First is that Microsoft is promising to use perfect forward secrecy (PFS) when it encrypts communications links. Most link-encryption protocols, including IPsec and SSL, use a key exchange algorithm known as Diffie-Hellman to allow  the two endpoints can agree on a temporary session key by using their longer-term private/public key pairs. The session key is usually  be renegotiated for each conversation. If Eve the eavesdropper or Mallet the man-in-the-middle intercept the communications, they may be able to decrypt it if they can guess or obtain the session key. Without PFS, an attacker who can intercept and record a communication stream now and can guess or obtain the private key of either endpoint can decrypt the stream. Think of this like finding a message in a bottle written in an unknown language, then next year seeing Rosetta Stone begin to offer a course in the language. PFS protects an encrypted communication stream now from future attack by changing the way the session keys are generated and shared. Twitter, Google, and a number of other cloud companies have already deployed PFS (Google, in fact, started in 2011) so it is great to see Microsoft joining in this trend. (A topic for another day: under what conditions can on-premises Exchange and Lync use PFS? Paging Mark Smith…)

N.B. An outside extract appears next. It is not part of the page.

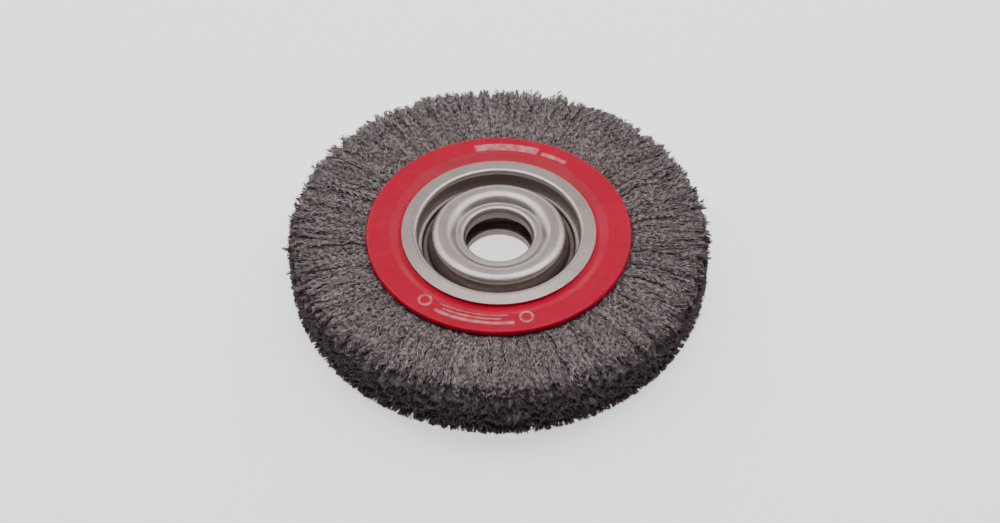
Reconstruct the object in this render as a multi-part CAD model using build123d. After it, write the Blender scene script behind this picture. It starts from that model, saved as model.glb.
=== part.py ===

Second is that Microsoft is acknowledging that they use data-at-rest encryption, and will be using it more often. Probably more than any other vendor, Microsoft is responsible for democratizing disk encryption by including BitLocker in Windows Vista and its successors, then steadily improving it. (Yes, I know that TrueCrypt and PGP predated BitLocker, but their installed bases are tiny by comparison.) Back in 2011 I wrote about some of the tradeoffs in using BitLocker with Exchange, and I suspected that Microsoft was using BitLocker in their Office 365 data centers, a suspicion that was confirmed recently during a presentation by some of the Office 365 engineering team and, now, by Smith’s post. Having said that, data-at-rest encryption isn’t that wonderful in the context of Office 365 because the risk of an attacker (or even an insider) stealing data by stealing/copying physical disks from an Office 365 data center is already low. There are many layers of physical and procedural security that help keep this risk low, so encrypting the stored data on disk is of relatively low value compared to encrypting the links over which that data travels.

The third aspect is actually something that’s missing from Smith’s post, expressed as one word: Skype. Outlook.com, Office 365, SkyDrive, and Azure are all mentioned specifically as targets for improved encryption, but nothing about Skype? That seems like a telling omission, especially given Microsoft’s lack of prior transparency about interception of Skype communications. Given the PR benefits that the company undoubtedly expects from announcing how they’re going to strengthen security, the fact that Smith was silent on Skype indicates, at least to suspicious folks like me, that for  now they aren’t making any changes. Perhaps the newly-announced transparency centers will provide neutral third parties an opportunity to inspect the Skype source code to verify its integrity.

Finally, keep in mind that nothing discussed in Smith’s post addresses targeted operations where the attacker (or government agency, take your pick) mounts man-in-the-middle attacks (QUANTUM/FOXACID)  or infiltrates malware onto a specific target’s computer. That’s not necessarily a problem that Microsoft can solve on its own.